Usage Description Example
mpiexec progname [ args ] Run the executable program progname in parallel, with as many processes as there are processors (cores) assigned to the job (nodes*ppn).

mpiexec myprog

mpiexec yourprog abc.dat 123

mpiexec - ppn 1 progname [ args ] Run only one process per node. mpiexec -ppn 1 myprog
mpiexec - ppn num progname [ args ] Run the specified number of processes on each node. mpiexec -ppn 3 myprog
mpiexec -tv [ options ] progname [ args ] Run the program with the TotalView parallel debugger.

mpiexec -tv myprog

mpiexec -n num progname [ args ]

mpiexec -np num progname [ args ] Run only the specified number of processes. ( -n and -np are equivalent.) Does not spread processes out evenly across nodes. mpiexec -n 3 myprog
The options above apply to the MVAPICH2 and IntelMPI installations at OSC. See the OpenMPI software page for mpiexec usage with OpenMPI.

pbsdcp

The pbsdcp command is a distributed copy command for the Slurm environment.
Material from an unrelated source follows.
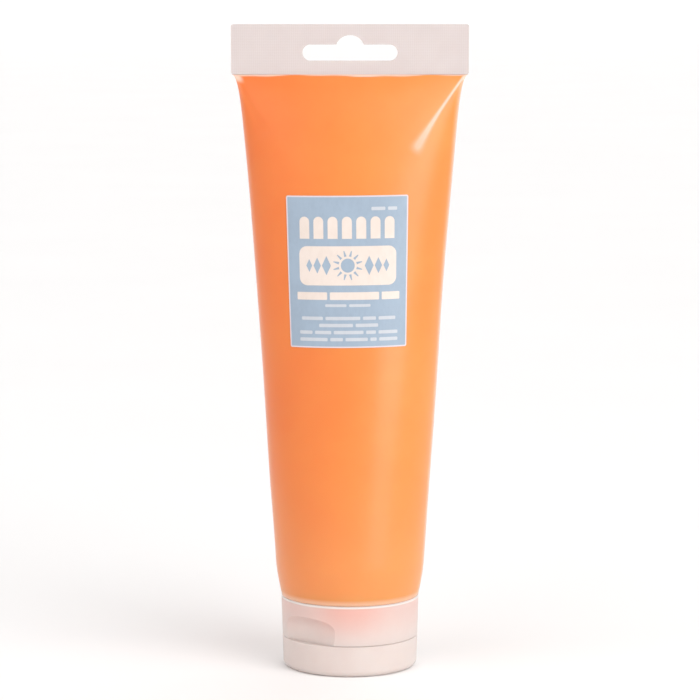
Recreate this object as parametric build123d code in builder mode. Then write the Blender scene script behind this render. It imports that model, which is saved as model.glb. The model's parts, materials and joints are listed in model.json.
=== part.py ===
from build123d import *
import os
from math import cos, exp, pi, radians, sin, sqrt

os.makedirs("parts", exist_ok=True)

# A squeeze tube of block-printing ink, standing on its flip-top closure.
# The origin is the centre of the lid's outer face, +Z runs up the tube to the hang tail and
# the label faces -Y. All sizes are in millimetres.

# Driving dimensions: the sleeve, a round extruded film tube pressed flat and welded at its tail
sleeve_radius = 25.0  # of the round stretch just above the shoulder
sleeve_wall = 0.5
flat_half_width = pi * sleeve_radius / 2  # half of the same sleeve pressed flat
shoulder_radius = 23.05  # where the sleeve ends, just above the closure's rim
shoulder_height = 24.4
round_height = 37.0  # the shoulder's curve ends here and the flattening begins
seal_height = 198.5
width_growth = 0.0652  # half width gained per millimetre of height
corner_flare = 3.7  # half width that the welded corners add at the seal
corner_fade = 0.34  # how fast that flare dies away below the seal, per square root of a millimetre
belly_length = 12.0  # the filled belly closes into the weld over about this length

# The tail: both films welded into one flat strip with a hang slot
tail_height = 16.5
tail_thickness = 1.0
tail_corner = 0.8
slot_width = 31.4
slot_height = 5.3
slot_bottom = 203.0
bump_width = 9.4  # of the slot's raised middle, where it meets the slot
bump_height = 3.1
bump_overlap = 0.5  # the bump's cut starts this far inside the slot

# The closure, a cup round the neck with a deck that the lid shuts against
rim_height = 24.1
parting_height = 10.5
parting_gap = 0.1
lid_base_radius = 22.45
draft = 0.027  # radius gained per millimetre of height
skirt_wall = 1.2
lid_floor = 1.3
lid_edge_radius = 2.0
lid_edge_arc = 2.05  # the edge's arc is a little larger, since the wall leans out
lid_corner = 1.0  # chamfer inside, between the lid's floor and wall
deck_bottom = 9.2
deck_thickness = 1.2
boss_radius = 21.3  # the raised disc that the lid's wall fits round
boss_wall = 1.0
boss_clearance = 0.15
skirt_foot = 1.5  # the skirt's inside starts this far above the deck
edge_break = 0.3  # chamfer on the closure's outer edges
parting_break = 0.2  # finer chamfer along the parting line

# The thumb recess is a flat facet in the skirt, opposite the hinge
recess_azimuth = -130.0
recess_distance = 20.3  # from the axis to the facet
recess_top = 19.95
recess_round = 4.8
recess_shelf = 1.0  # the wall behind the facet slopes out over this height to the shelf above

# The neck and its right-hand thread
neck_bore = 7.0
neck_root = 8.6
neck_crest = 9.5
neck_mouth = 10.45
cone_height = 20.9  # where the shoulder's cone meets the neck
ring_radius = 20.9  # inside of the ring that is fused into the sleeve
ring_top = 29.5
ring_top_radius = 22.6
ring_waist_radius = 21.7
ring_waist_height = 27.0
cone_foot_height = 25.7  # where the cone's upper face meets the ring
neck_blend = 0.6  # chamfer between the neck and the cone
bore_top = 21.9  # the bore opens out into the cone here
bore_blend_radius = 7.8
bore_blend_height = 22.6
pitch = 3.0
thread_turns = 1.5
ridge_base = 1.6
ridge_crest = 0.8
ridge_sink = 0.15  # the thread's foot is sunk this far into its wall
neck_thread_start = 12.2
collar_crest = 8.85
collar_root = 9.75
collar_radius = 11.1
collar_top = 18.0
collar_chamfer = 0.5
collar_lead_in = 0.4
collar_thread_turns = 0.93
ink_clearance = 0.05
ink_recess = 0.3  # the ink stops this far short of the neck's mouth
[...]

It copies files to or from each node of the cluster assigned to your job. This is needed when copying files to directories which are not shared between nodes, such as $TMPDIR.

Options are -r for recursive and -p to preserve modification times and modes.

Usage Description Example
pbsdcp [-s] [ options ] srcfiles  target “Scatter”. Copy one or more files from shared storage to the target directory on each node (local storage). The -s flag is optional.

pbsdcp -s infile1 infile2 $TMPDIR

pbsdcp model.* $TMPDIR

pbsdcp -g [ options ] srcfiles  target “Gather”. Copy the source files from each node to the shared target directory. Wildcards must be enclosed in quotes. pbsdcp -g '$TMPDIR/outfile*' $PBS_O_WORKDIR

Note: In gather mode, if files on different nodes have the same name, they will overwrite each other. In the -g example above, the file names may have the form outfile001 , outfile002 , etc., with each node producing a different set of files.